SGF: What is your opinion about the current situation? Do you think that they are really applying zero-tolerance policy in Spanish primary and secondary schools?

HB: I feel that we still do not give it the importance that it deserves; not only in Spain, but worldwide. If we did, there would be no bullied children’s suicides, for example. But I think that now we are aware of the fact that it is a problem and it must be main objective in the country’s education policy.

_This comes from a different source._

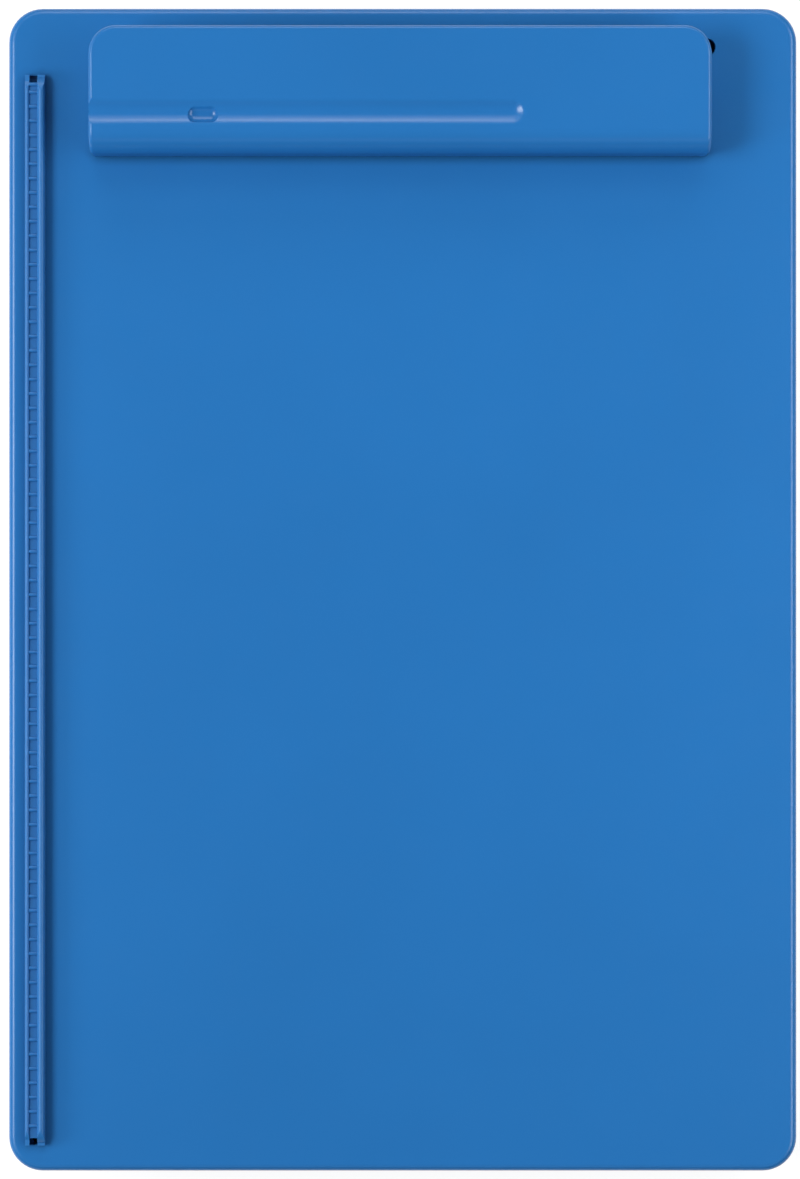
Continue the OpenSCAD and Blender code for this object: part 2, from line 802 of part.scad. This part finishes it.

SGF: Regarding the quote by Balzac which you end the novel with (“In revenge, the weakest one is always the fiercest”),[1] would you say that Javier was the weakest one in the story? His revenge is dreadful—

HB: Exactly. Javier was the weakest among his classmates, who did not act individually but as a group. And the weaker you feel in humiliation and under threat, the more destructive your revenge will be.

SGF: The Canary Islands mean to many gay people, both Spanish and foreign, a vacation spot or even a place of residence. How true is this image of a gay-friendly place?

HB: The Canaries (just as the rest of Spain) has changed too much in this sense in the last 30 years. The novel is written upon the memories that I have from what I lived when I went to school, at the end of 1980s and the beginning of 1990s. But the current situation is the same; they publicize gay-friendly tourism not only for economic reasons, but also because the islanders have become more tolerant. Even in big cities such as Madrid there are homophobic assaults these days, therefore it is not a problem localized in a community, but globally.

SGF: What are you working on now? What are your next projects about?

HB: I keep writing, of course; it is a basic need for me. However, I am a kind of superstitious and never like talking about unfinished projects. Call it a writer’s habit.

[1] This is the original French version: “Dans la vengeance, le plus faible est toujours le plus féroce.”